Image and Video Recognition: A Bump in the Road
March 24, 2015
I read “Images That Fool Computer Vision Raise Security Concerns.” I found the write up a reminder that the marketing and venture capitalists’ hype are one thing. Real world software performance is another thing.
The article states:
Cornell researchers have found that computers, like humans, can be fooled by optical illusions, which raises security concerns and opens new avenues for research in computer vision.
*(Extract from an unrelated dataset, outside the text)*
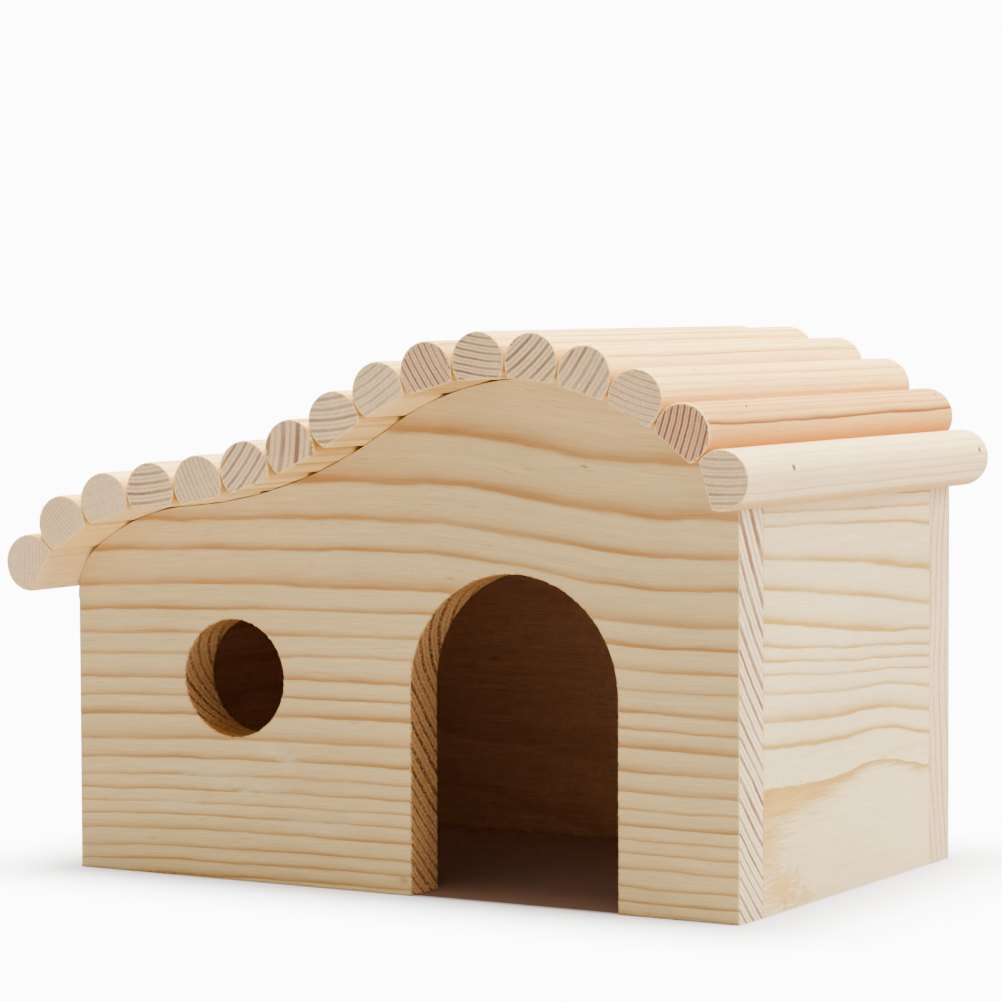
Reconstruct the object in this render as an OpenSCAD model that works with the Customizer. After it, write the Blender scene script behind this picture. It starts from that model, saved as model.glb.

The passage I highlighted in a mellow yellow says:
But computers don’t process images the way humans do, Yosinski [a Cornell wizard] said. “We realized that the neural nets did not encode knowledge necessary to produce an image of a fire truck, only the knowledge necessary to tell fire trucks apart from other classes,” he explained. Blobs of color and patterns of lines might be enough. For example, the computer might say “school bus” given just yellow and black stripes, or “computer keyboard” for a repeating array of roughly square shapes.
So what?
It turns out that this diagram looks exactly like a penguin.
The smart software sees the abstraction as what most grade school children know as a lovable penguin. I did not smell a penguin until after I left grade school. Someone should have warned me.
And the challenge? I have no comment about the expectations of a government professional who relies on image recognition as part of an on going investigation.